Take the material and output all of it exactly.

** Data shown **
----------------------------------------

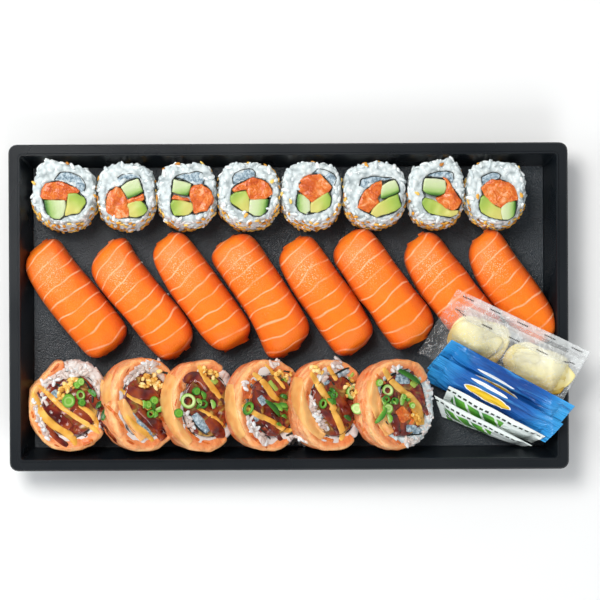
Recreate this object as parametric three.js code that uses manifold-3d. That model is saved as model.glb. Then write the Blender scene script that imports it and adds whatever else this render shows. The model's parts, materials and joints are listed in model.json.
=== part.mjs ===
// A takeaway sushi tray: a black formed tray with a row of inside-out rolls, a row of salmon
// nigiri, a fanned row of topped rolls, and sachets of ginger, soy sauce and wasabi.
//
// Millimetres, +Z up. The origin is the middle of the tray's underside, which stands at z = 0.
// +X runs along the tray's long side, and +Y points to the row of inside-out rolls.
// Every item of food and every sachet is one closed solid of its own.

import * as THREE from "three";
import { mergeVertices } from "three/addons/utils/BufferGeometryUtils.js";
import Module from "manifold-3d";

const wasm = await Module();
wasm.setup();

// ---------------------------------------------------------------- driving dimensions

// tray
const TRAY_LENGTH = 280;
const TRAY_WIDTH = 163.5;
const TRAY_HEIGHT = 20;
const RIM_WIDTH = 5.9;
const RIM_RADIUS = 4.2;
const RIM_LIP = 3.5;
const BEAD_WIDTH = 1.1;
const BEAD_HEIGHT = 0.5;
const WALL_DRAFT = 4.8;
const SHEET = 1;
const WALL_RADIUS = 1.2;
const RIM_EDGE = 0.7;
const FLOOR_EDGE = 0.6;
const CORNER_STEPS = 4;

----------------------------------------

** Solution to the problem **
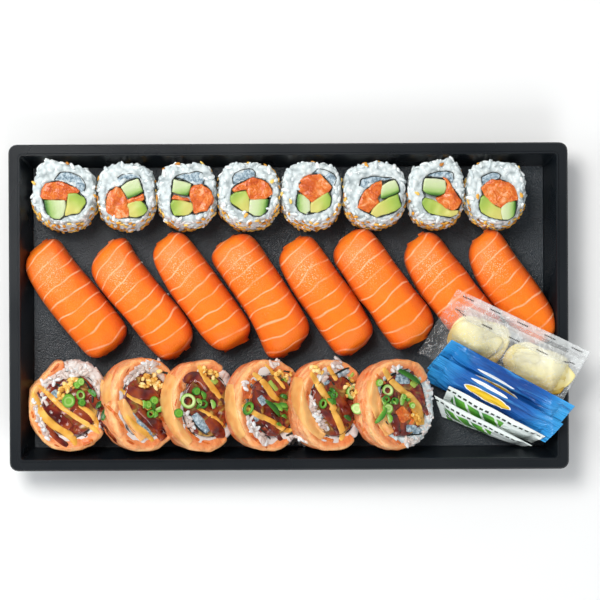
Recreate this object as parametric three.js code that uses manifold-3d. That model is saved as model.glb. Then write the Blender scene script that imports it and adds whatever else this render shows. The model's parts, materials and joints are listed in model.json.
=== part.mjs ===
// A takeaway sushi tray: a black formed tray with a row of inside-out rolls, a row of salmon
// nigiri, a fanned row of topped rolls, and sachets of ginger, soy sauce and wasabi.
//
// Millimetres, +Z up. The origin is the middle of the tray's underside, which stands at z = 0.
// +X runs along the tray's long side, and +Y points to the row of inside-out rolls.
// Every item of food and every sachet is one closed solid of its own.

import * as THREE from "three";
import { mergeVertices } from "three/addons/utils/BufferGeometryUtils.js";
import Module from "manifold-3d";

const wasm = await Module();
wasm.setup();

// ---------------------------------------------------------------- driving dimensions

// tray
const TRAY_LENGTH = 280;
const TRAY_WIDTH = 163.5;
const TRAY_HEIGHT = 20;
const RIM_WIDTH = 5.9;
const RIM_RADIUS = 4.2;
const RIM_LIP = 3.5;
const BEAD_WIDTH = 1.1;
const BEAD_HEIGHT = 0.5;
const WALL_DRAFT = 4.8;
const SHEET = 1;
const WALL_RADIUS = 1.2;
const RIM_EDGE = 0.7;
const FLOOR_EDGE = 0.6;
const CORNER_STEPS = 4;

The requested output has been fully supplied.